If you ever feel like you’re making art in the metaphorical dark with no idea what comes next, know that this is a completely normal experience. In fact, in order to be creative we have to be comfortable with venturing into the unknown on a regular basis. Ted Solotaroff explains that “Writing a first draft is like groping one’s way into a dark room, or overhearing a faint conversation, or telling a joke whose punchline you’ve forgotten.” From the unknown, unplanned darkness can grow interesting ideas.
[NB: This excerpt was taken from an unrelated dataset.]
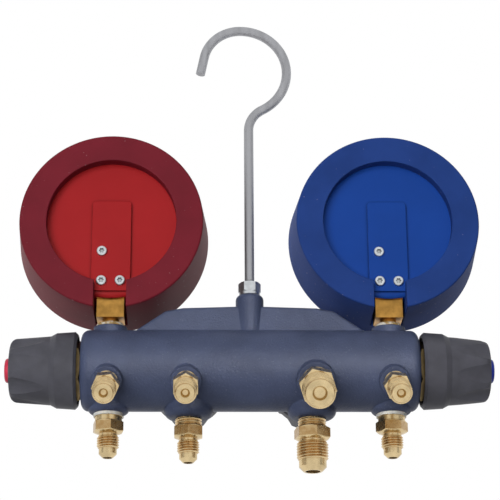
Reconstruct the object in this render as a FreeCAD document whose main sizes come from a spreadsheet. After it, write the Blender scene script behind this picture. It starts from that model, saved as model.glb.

David Bayles and Ted Orland in Art and Fear suggest “Art is like beginning a sentence before you know its ending. The risks are obvious: you may never get to the end of the sentence at all – or having gotten there, you may not have said anything. This is probably not a good idea in public speaking, but it’s an excellent idea in making art.” The unexpected, unplanned and unanticipated is not something to be fearful of, it’s the perfect environment for making art. Carolyn Schlam in The Creative Path talks of darkness: “That’s what I’m offering you, a flashlight in the dark and mysterious world of creativity. And it’s a thrilling world, a labyrinth, if you will…. When I describe it this way, the path to art seems rather like the path of our lives, fascinating, mysterious, and yet wonderful.”
By standing in the darkness and facing it head on, you’re open to more creative possibilities compared to all the lights being on. You don’t need to know what the whole room looks like to make art, just gently feel around until you bump into something interesting.